Almanya’da çok az fotoğrafçıya verilen ve çok önemli bir ünvan olan “Master of Leica” ünvanını 1962’de kazandı. İsviçre’ye ait ”Camera” dergisi Ara Güler’e özel bir sayı ayırdı.
Tarihten Portreler
İsmet İnönü, Bertrand Russel, Winston Churchill, John Berger, Bill Brandt, Alfred Hitchcock, Ansel Adams, Imogen Cunningham, İndira Gandi, Salvador Dali, Picasso gibi birçok ünlü kişi ile röportajlar yaptı. Onların fotoğraflarını çekti. Her birini imzalatıp saklamayı ihmal etmedi. En ünlü röportajlarından biri fotoğrafçılara poz vermeyen Picasso ile yaptığı röportajı.
Fotoğrafın ”Ara” Tanımı
Ara Güler, bu serüvene hikayeler anlatabilmek için çıktı. Bu hikayeleri hapsedebilmek için sokakları arşınlar, insanlarla tanışır ve objektifine davranırdı. Onun için her fotoğraf bir hikayeydi ve dünya üzerinde anlatılmayı bekleyen tonlarca hikaye vardı. Türkiye’de başladığı hikayesine dünyadan da renkler ve çehreler ekledi. O kendi hikayesini, topladığı tüm bu hikayelerle anlatmayı tercih etti. Kamerasını eline aldığı ilk günden, son gününe kadar fotoğrafladı.
”Gezip görüp kendin keşfedeceksin. Gazetecinin birinci hedefi budur. Yani bugünün Kristof Kolomb’u olmak. Gitmeli, bulmalı onlarla beraber yaşamalı. Kendini keşfetmeli ve onlarla birlikte hissetmeli.”

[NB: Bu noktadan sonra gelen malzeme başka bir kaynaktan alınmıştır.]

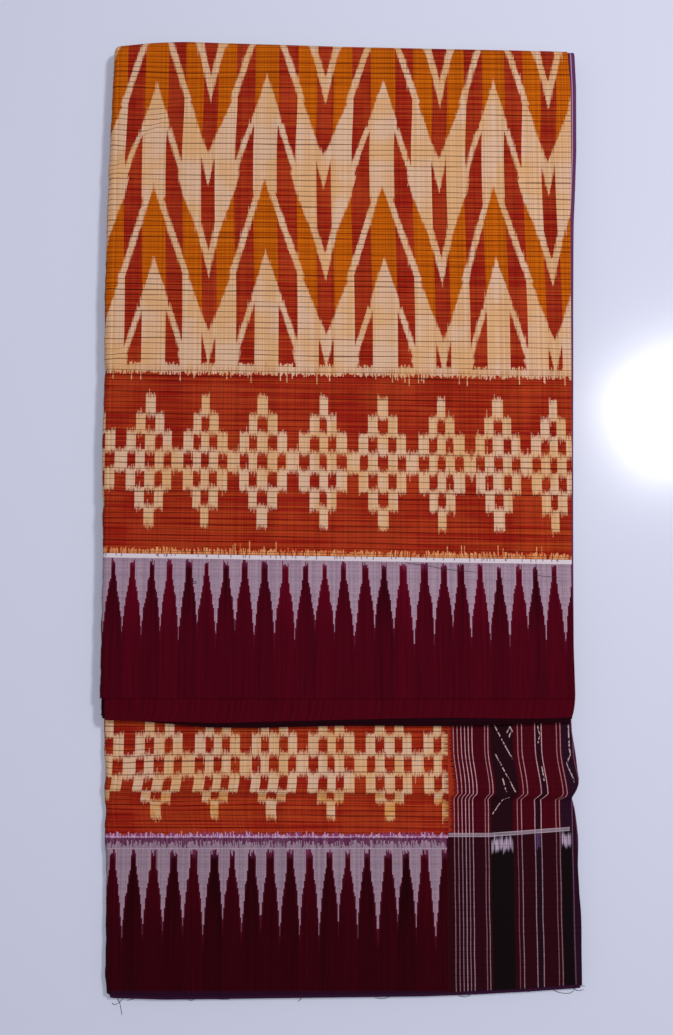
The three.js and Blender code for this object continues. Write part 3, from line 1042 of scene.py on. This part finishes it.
# %% Dyes, painted shade along the tuck, warp threads and the ragged foot of the body
warp_line, weave, mottle = use_group("warp_and_weave", body_tree, U=u, V=v, Pitch=4.05)
row_tone = cloud(u * 0.006, v * 0.9)
rust = mix(fade(stain + (row_tone - 0.5) * 1.3, 0.3, 0.7), RUST, DEEP_RUST)
rust = mix(fade(cloud(u * 0.005, v * 0.6 + 40), 0.5, 0.68) * 0.3, rust, dye(178, 78, 20))
dark_dye = mix(ochre, rust, mix(fade(row_tone, 0.35, 0.65), OCHRE, DEEP_OCHRE))
dark_dye = shade(dark_dye, 0.82 + 0.3 * tone)
cream_dye = mix(fade(stain + (tone - 0.5) * 0.25, 0.38, 0.64), CREAM_TAN, CREAM_PINK)
# Painted shade: on the lower stretch the cream turns gold in patches along the tuck's crease.
tuck_shade_gold = fade(v.away(132), 20, 12) & fade(cloud(u * 0.035, v * 0.09), 0.42, 0.62)
cream_dye = mix((lower & tuck_shade_gold) * 0.6, cream_dye, CREAM_TUCK_SHADE)
body = mix(cream_mask, dark_dye, shade(cream_dye, 0.9 + 0.15 * tone))
above_line = v - line_foot
foot_head = 5.2 + yarn_chance * 3.0 + (other_chance > 0.8) * yarn_chance * 6
foot = (above_line < foot_head) & (other_chance < 0.86) & (lower < 0.5)
body = mix(foot * 0.85, body, mix(tone, dye(222, 166, 110), dye(190, 92, 44)))
lined = shade(body, WARP_THREAD)
frayed_side = lower * fade(u, SEAM_PLACE - 4.5, SEAM_PLACE - 0.5) * fade(row_tone, 0.3, 0.6)
body = mix(frayed_side * 0.8, body, dye(110, 14, 16))
edge_thread = fade(above_line.away(3.45), 0.5, 0.2) * (1 - lower) * 0.6
body = mix((warp_line | edge_thread) * 0.9, body, lined)

# %% The border and the pale line
tooth_drop = (line_foot - v - lower * 7.4) * (1 - 0.07 * lower)
pale_tooth, rim, spike_tone = use_group(
    "temple_teeth", body_tree, U=u, Place=tooth_place, Drop=tooth_drop, Wider=lower * 0.5)
streaks = cloud(u * 0.45, v * 0.012)
spike_share = fade(tooth_drop, 60, 10) * 0.8 + 0.2
warmth = (spike_tone - 0.5) * spike_share + (streaks - 0.5) * 0.6
warmth = warmth + (tone - 0.5) * spike_share * 0.5 + 0.45
maroon = mix(warmth, MAROON_DARK, MAROON_BRIGHT)
maroon = shade(maroon, (1 - 0.5 * lower) * (0.94 + 0.12 * mottle))
grey = mix(fade(mottle, 0.25, 0.75), TOOTH_DARK, TOOTH_PALE)
grey = shade(grey, (1 - 0.14 * lower) * (0.95 + 0.1 * cloud(u * 0.05, v * 0.05)))
border = mix(pale_tooth, maroon, grey)
border = mix(rim * 0.35, border, mix(pale_tooth, dye(96, 22, 48), TOOTH_RIM))
border = mix(fade(tooth_drop, 8, 1) * (1 - pale_tooth) * tone * 0.6, border, dye(140, 60, 100))
purple_reach = (above_line + 1.5 + yarn_chance * 7) > 0
ragged_purple = lower & purple_reach & (other_chance < fade(above_line, -9, -1.5))
border = mix(ragged_purple * (0.72 + 0.28 * tone), border, PURPLE)
thin_line = lower * fade(above_line.away(-7.6), 0.6, 0.15)
border = mix(thin_line * (0.3 + 0.3 * mottle), border, dye(186, 164, 182))
# Dark purple along the first 3 mm from the hem, and painted shade where the lower border turns round the
# left fold.
hem_line_and_fold_shade = lower & (fade(v, 3.0, 1.0) | fade(u, -32.5, -34.5) & fade(v, 60, 40))
border = mix(hem_line_and_fold_shade * 0.75, border, dye(34, 12, 34))
border = mix(lower & (u > SEAM_PLACE - 1.4), border, dye(48, 4, 13))
wavy_line = above_line + (stain - 0.5) * 0.4 + lower * (yarn_chance - 0.5) * 0.9
colour = mix(wavy_line > 0, border, body)
line_body = between(wavy_line, 0, 3.1 + lower * (other_chance * other_chance * 2.6 - 1.3))
tick = (yarn_chance > 0.86) & (above_line > 1.9 - other_chance * 1.4)
upper_line = mix(tick * 0.7, mix(mottle, PALE_LINE_DARK, PALE_LINE), dye(96, 50, 50))
bright_foot = between(above_line, 0, 0.8) * (0.4 + 0.5 * other_chance)
lower_line = mix(bright_foot, mix(tone > 0.45, LILAC, LILAC_DARK), dye(196, 166, 188))
colour = mix(line_body, colour, mix(lower, upper_line, lower_line))
put_out(body_tree, end, Colour=colour, Height=weave)
print("body cloth:", len(body_tree.nodes), "nodes")

# %% [markdown]
# ## The cotton itself
# All the materials share one finish: matte, with a faint sheen from loose fibre, and the
# crossing yarns as a very low bump. Numbers that don't change over the cloth are set on the
# shader's own sockets.


# %% A cotton material
WEAVE_DEPTH = 0.00012  # metres


def read_map(tree, name):
    source = tree.nodes.new("ShaderNodeUVMap")
    source.uv_map = name
    parts = tree.nodes.new("ShaderNodeSeparateXYZ")
    tree.links.new(source.outputs["UV"], parts.inputs[0])
    return Wire(tree, parts.outputs[0]) * 1000, Wire(tree, parts.outputs[1]) * 1000


def new_cotton(name, roughness=0.82):
    material = bpy.data.materials.new(name)
    material.use_nodes = True
    surface = material.node_tree.nodes["Principled BSDF"]
    surface.inputs["Roughness"].default_value = roughness
    surface.inputs["Sheen Weight"].default_value = 0.008
    surface.inputs["Sheen Roughness"].default_value = 0.5
    surface.inputs["Specular IOR Level"].default_value = 0.03
    return material, *read_map(material.node_tree, "cloth")


def finish_cotton(material, colour, weave):
    tree = material.node_tree
    surface = tree.nodes["Principled BSDF"]
    bump = tree.nodes.new("ShaderNodeBump")
    bump.inputs["Strength"].default_value = 0.5
    bump.inputs["Distance"].default_value = WEAVE_DEPTH
    connect(tree, weave, bump.inputs["Height"])
    connect(tree, colour, surface.inputs["Base Color"])
    tree.links.new(bump.outputs["Normal"], surface.inputs["Normal"])
    return material


# %% Flap, lower stretch and underside
def body_cotton(name, tooth_start, tooth_pitch, **heights):
    material, across, along = new_cotton(name)
    tree = material.node_tree
    chart_u, fall = read_map(tree, "chart")
    colour, weave = use_group(
        "body_cloth", tree, U=across, V=along, Chart_U=chart_u, Fall=fall,
        Tooth=(across - tooth_start) / tooth_pitch, **heights)
    return finish_cotton(material, colour, weave)


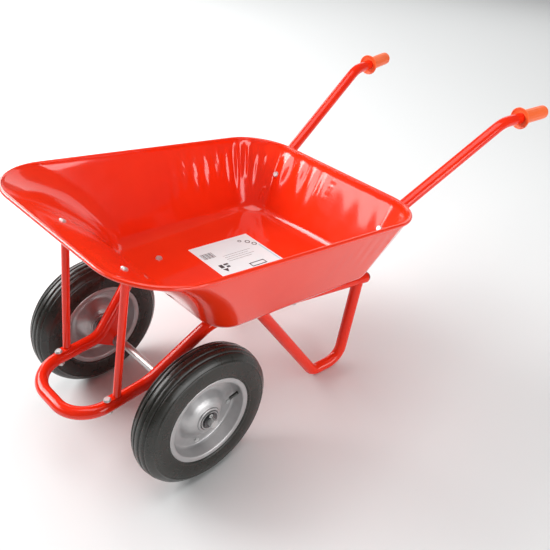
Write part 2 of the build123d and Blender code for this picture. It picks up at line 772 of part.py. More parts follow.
os.makedirs("parts", exist_ok=True)
node("tray", tray())
node("rim_wire", rim_bar(RIM_WIRE_R))
node("label", label())
node("front_hoop", front_hoop())
node("cross_member", cross_member())
node("axle", axle())
for name, side in SIDES.items():
    node(f"{name}_side_tube", side_tube(side))
    node(f"{name}_handle_tube", handle_tube(side))
    node(f"{name}_grip", grip(side))
    node(f"{name}_leg", leg(side))
    node(f"{name}_front_strut", strut(side))
    node(f"{name}_axle_bracket", axle_bracket(side))
    write_wheel(name, side)
node("side_tube_caps", *both(tube_cap))
node("axle_spacers", *both(spacer))
node("axle_washers", *both(washer))
node("cotter_pins", *both(cotter))
for name, solids in fasteners().items():
    node(name, *solids)
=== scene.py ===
"""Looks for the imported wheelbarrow: tray, tyres, rims, grips and label print in detail, and all finishes."""

import json
import math

import bmesh
import bpy
from mathutils import Matrix, Vector


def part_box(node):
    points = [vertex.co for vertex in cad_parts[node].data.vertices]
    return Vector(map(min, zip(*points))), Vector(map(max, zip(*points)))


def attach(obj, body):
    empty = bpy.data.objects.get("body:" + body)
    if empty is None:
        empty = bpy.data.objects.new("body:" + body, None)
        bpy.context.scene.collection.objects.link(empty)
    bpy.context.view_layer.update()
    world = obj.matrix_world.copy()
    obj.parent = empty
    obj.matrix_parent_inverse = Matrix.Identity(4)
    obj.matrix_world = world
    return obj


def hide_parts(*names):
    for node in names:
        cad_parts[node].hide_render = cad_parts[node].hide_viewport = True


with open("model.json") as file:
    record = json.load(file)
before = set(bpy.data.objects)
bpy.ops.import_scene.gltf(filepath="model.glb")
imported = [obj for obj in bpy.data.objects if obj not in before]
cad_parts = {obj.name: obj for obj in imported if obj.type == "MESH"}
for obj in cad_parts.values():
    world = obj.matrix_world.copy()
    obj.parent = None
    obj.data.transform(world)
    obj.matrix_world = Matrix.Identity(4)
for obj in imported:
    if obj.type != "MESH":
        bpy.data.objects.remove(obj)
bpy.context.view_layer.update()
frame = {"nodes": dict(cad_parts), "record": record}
nodes = frame["nodes"]

MM = 0.001
SIDES = {"left": 1, "right": -1}


def middle(node):
    low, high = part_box(node)
    return (low + high) / 2


AXLE = middle("axle")


# ---------------------------------------------------------------- materials

def material(name, colour, roughness, metallic=0.0, coat=0.0, coat_roughness=0.1, specular=0.5):
    """A principled material with its constant values on the shader's own sockets."""
    mat = bpy.data.materials.new(name)
    mat.use_nodes = True
    shader = mat.node_tree.nodes["Principled BSDF"]
    shader.inputs["Base Color"].default_value = (*colour, 1)
    shader.inputs["Roughness"].default_value = roughness
    shader.inputs["Metallic"].default_value = metallic
    shader.inputs["Coat Weight"].default_value = coat
    shader.inputs["Coat Roughness"].default_value = coat_roughness
    shader.inputs["Specular IOR Level"].default_value = specular
    return mat


def add(mat, kind, **inputs):
    node = mat.node_tree.nodes.new(kind)
    for name, value in inputs.items():
        node.inputs[name.replace("_", " ")].default_value = value
    return node


def link(mat, source, target):
    mat.node_tree.links.new(source, target)


def noise(mat, scale, detail=2.0, stretch=(1, 1, 1), distortion=0.0):
    """Noise in object space, with the scale in waves per metre."""
    coords = add(mat, "ShaderNodeTexCoord")
    mapping = add(mat, "ShaderNodeMapping", Scale=stretch)
    texture = add(mat, "ShaderNodeTexNoise", Scale=scale, Detail=detail, Distortion=distortion)
    link(mat, coords.outputs["Object"], mapping.inputs["Vector"])
    link(mat, mapping.outputs["Vector"], texture.inputs["Vector"])
    return texture.outputs["Fac"]


def ramp(mat, source, stops):
    node = mat.node_tree.nodes.new("ShaderNodeValToRGB")
    elements = node.color_ramp.elements
    while len(elements) < len(stops):
        elements.new(0.5)
    for element, (place, colour) in zip(elements, stops):
        element.position = place
        element.color = (*colour, 1)
    link(mat, source, node.inputs["Fac"])
    return node.outputs["Color"]


# the values of a noise between which a colour or a roughness goes from one end to the other
NOISE_LOW, NOISE_HIGH = 0.3, 0.7


def vary_colour(mat, source, low, high):
    shader = mat.node_tree.nodes["Principled BSDF"]
    link(mat, ramp(mat, source, [(NOISE_LOW, low), (NOISE_HIGH, high)]), shader.inputs["Base Color"])


def vary_roughness(mat, source, low, high):
    node = add(mat, "ShaderNodeMapRange", From_Min=NOISE_LOW, From_Max=NOISE_HIGH, To_Min=low, To_Max=high)
    link(mat, source, node.inputs["Value"])
    link(mat, node.outputs["Result"], mat.node_tree.nodes["Principled BSDF"].inputs["Roughness"])


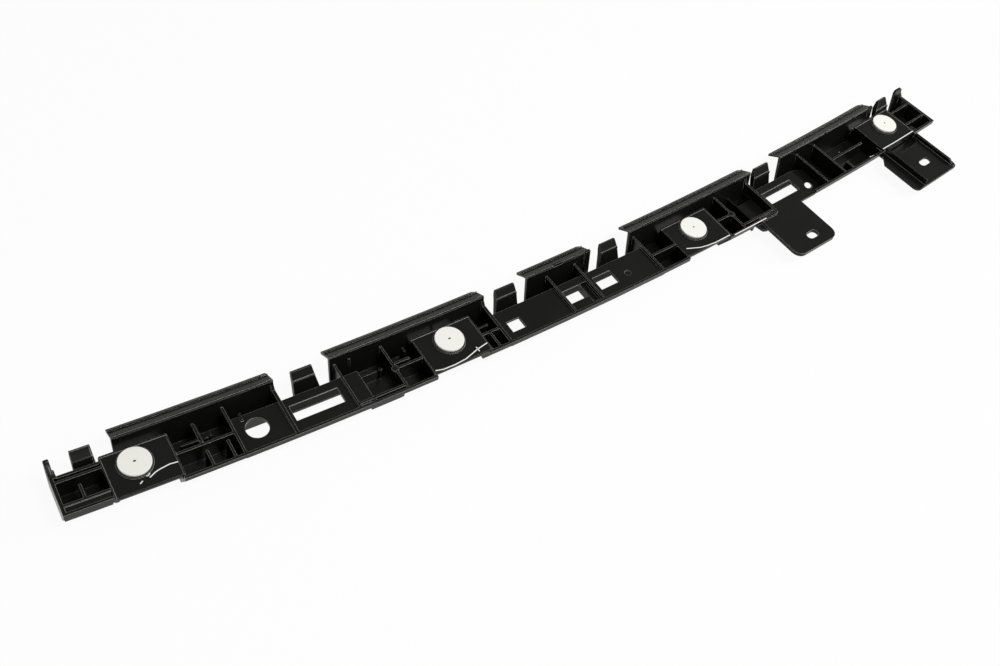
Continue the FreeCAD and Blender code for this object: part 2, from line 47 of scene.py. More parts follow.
def makeCamera(look):
    data = bpy.data.cameras.new("photoCamera")
    camera = bpy.data.objects.new("photoCamera", data)
    scene.collection.objects.link(camera)
    turn = Matrix.Rotation(-math.radians(look["yaw"]), 4, "Z")
    down, roll = math.radians(look["down"]), math.radians(look["roll"])
    lean = Matrix.Rotation(math.pi / 2 - down, 4, "X") @ Matrix.Rotation(roll, 4, "Z")
    eye = turn @ Vector((*look["fromCentre"], 0.0))
    eye.y += look["arcRadius"] - look["footLine"]
    eye.z = look["height"]
    camera.matrix_world = Matrix.Translation(eye) @ turn @ lean
    data.lens, data.sensor_width = look["lens"], look["sensor"]
    data.clip_start, data.clip_end = look["near"], look["far"]
    scene.camera = camera
    return camera


camera = makeCamera(photoCamera)
print("camera at", [round(v, 4) for v in camera.location])

# black moulded plastic: cloudy gloss, fine grain, and a painted highlight lightening its raised edges
moulding = {
    "colour": (0.0055, 0.0055, 0.0048), "darkest": 0.8, "lightest": 1.3, "toneFrom": 0.3, "toneTo": 0.75,
    "roughness": 0.28, "roughnessSpread": 0.07, "specular": 0.24, "cloudScale": 30.0, "cloudDetail": 4.0,
    "grainScale": 900.0, "grainDetail": 2.0, "grainBump": 0.12, "grainDepth": 0.0002,
    # the pale edge colour below is a painted highlight, strongest on edges above the raised height
    "edgeRadius": 0.0006, "edgeSamples": 6, "paintedHighlightColour": (0.50, 0.49, 0.45), "paintedHighlightShare": 0.85,
    "paintedHighlightTurn": (0.95, 0.74), "paintedHighlightFrom": (0.010, 0.0125), "paintedHighlightBelow": 0.08}
# pale soft pads
padFinish = {
    "colour": (0.93, 0.92, 0.86), "darkest": 0.97, "roughness": 0.5, "specular": 0.4, "mottleScale": 120.0}


def startMaterial(name, look):
    material = bpy.data.materials.new(name)
    material.use_nodes = True
    nodes, links = material.node_tree.nodes, material.node_tree.links
    shader = nodes["Principled BSDF"]
    shader.inputs["Specular IOR Level"].default_value = look["specular"]
    where = nodes.new("ShaderNodeTexCoord")
    return material, nodes, links, shader, where


def addNoise(nodes, links, where, scale, detail=2.0):
    noise = nodes.new("ShaderNodeTexNoise")
    noise.inputs["Scale"].default_value = scale
    noise.inputs["Detail"].default_value = detail
    links.new(where.outputs["Object"], noise.inputs["Vector"])
    return noise


def addRamp(nodes, links, noise, colour, darkest, lightest):
    tone = nodes.new("ShaderNodeValToRGB")
    tone.color_ramp.elements[0].color = (*[c * darkest for c in colour], 1)
    tone.color_ramp.elements[1].color = (*[c * lightest for c in colour], 1)
    links.new(noise.outputs["Fac"], tone.inputs["Fac"])
    return tone


def addPaintedEdgeHighlight(look, nodes, links, where, rounded):
    # painted highlight on the edges: how far an edge turns the surface, counted only where it is raised
    face = nodes.new("ShaderNodeNewGeometry")
    turned = nodes.new("ShaderNodeVectorMath")
    turned.operation = "DOT_PRODUCT"
    links.new(rounded.outputs["Normal"], turned.inputs[0])
    links.new(face.outputs["Normal"], turned.inputs[1])
    highlightByTurn = nodes.new("ShaderNodeMapRange")
    highlightByTurn.inputs["From Min"].default_value, highlightByTurn.inputs["From Max"].default_value = look["paintedHighlightTurn"]
    highlightByTurn.inputs["To Max"].default_value = look["paintedHighlightShare"]
    links.new(turned.outputs["Value"], highlightByTurn.inputs["Value"])
    apart = nodes.new("ShaderNodeSeparateXYZ")
    links.new(where.outputs["Object"], apart.inputs["Vector"])
    raised = nodes.new("ShaderNodeMapRange")
    raised.inputs["From Min"].default_value, raised.inputs["From Max"].default_value = look["paintedHighlightFrom"]
    raised.inputs["To Min"].default_value = look["paintedHighlightBelow"]
    links.new(apart.outputs["Z"], raised.inputs["Value"])
    paintedEdgeHighlight = nodes.new("ShaderNodeMath")
    paintedEdgeHighlight.operation = "MULTIPLY"
    links.new(highlightByTurn.outputs["Result"], paintedEdgeHighlight.inputs[0])
    links.new(raised.outputs["Result"], paintedEdgeHighlight.inputs[1])
    return paintedEdgeHighlight


def makeMoulding(look):
    material, nodes, links, shader, where = startMaterial("blackMoulding", look)
    cloud = addNoise(nodes, links, where, look["cloudScale"], look["cloudDetail"])
    tone = addRamp(nodes, links, cloud, look["colour"], look["darkest"], look["lightest"])
    tone.color_ramp.elements[0].position = look["toneFrom"]
    tone.color_ramp.elements[1].position = look["toneTo"]
    gloss = nodes.new("ShaderNodeMapRange")
    gloss.inputs["To Min"].default_value = look["roughness"] - look["roughnessSpread"]
    gloss.inputs["To Max"].default_value = look["roughness"] + look["roughnessSpread"]
    links.new(cloud.outputs["Fac"], gloss.inputs["Value"])
    links.new(gloss.outputs["Result"], shader.inputs["Roughness"])
    grain = addNoise(nodes, links, where, look["grainScale"], look["grainDetail"])
    bump = nodes.new("ShaderNodeBump")
    bump.inputs["Strength"].default_value = look["grainBump"]
    bump.inputs["Distance"].default_value = look["grainDepth"]
    links.new(grain.outputs["Fac"], bump.inputs["Height"])
    rounded = nodes.new("ShaderNodeBevel")
    rounded.samples = look["edgeSamples"]
    rounded.inputs["Radius"].default_value = look["edgeRadius"]
    links.new(rounded.outputs["Normal"], bump.inputs["Normal"])
    links.new(bump.outputs["Normal"], shader.inputs["Normal"])
    # painted highlight: a pale colour mixed into the base colour along the raised edges
    paintedEdgeHighlight = addPaintedEdgeHighlight(look, nodes, links, where, rounded)
    toneWithPaintedHighlight = nodes.new("ShaderNodeMix")
    toneWithPaintedHighlight.data_type = "RGBA"
    toneWithPaintedHighlight.inputs["B"].default_value = (*look["paintedHighlightColour"], 1)
    links.new(paintedEdgeHighlight.outputs["Value"], toneWithPaintedHighlight.inputs["Factor"])
    links.new(tone.outputs["Color"], toneWithPaintedHighlight.inputs["A"])
    links.new(toneWithPaintedHighlight.outputs["Result"], shader.inputs["Base Color"])
    return material


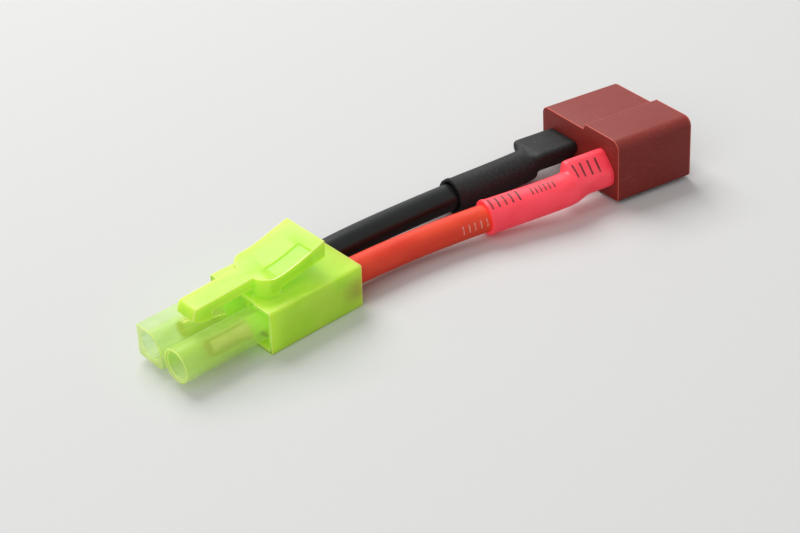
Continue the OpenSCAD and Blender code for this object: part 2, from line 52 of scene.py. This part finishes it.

Güler’in bu öyküleme isteği onu dünyaca tanınan önemli fotoğrafçılardan biri yaptı. Türkiye’nin yetiştirdiği en büyük değerlerden biri oldu. Böylelikle fotoğrafın ”Ara” tanımı yapıldı. Bu tanıma göre fotoğraf bir sanat değildir; fotoğraf kültürdür, fotoğraf tarihtir. En önemlisi, fotoğraf anlatılmayı bekleyen hikayedir.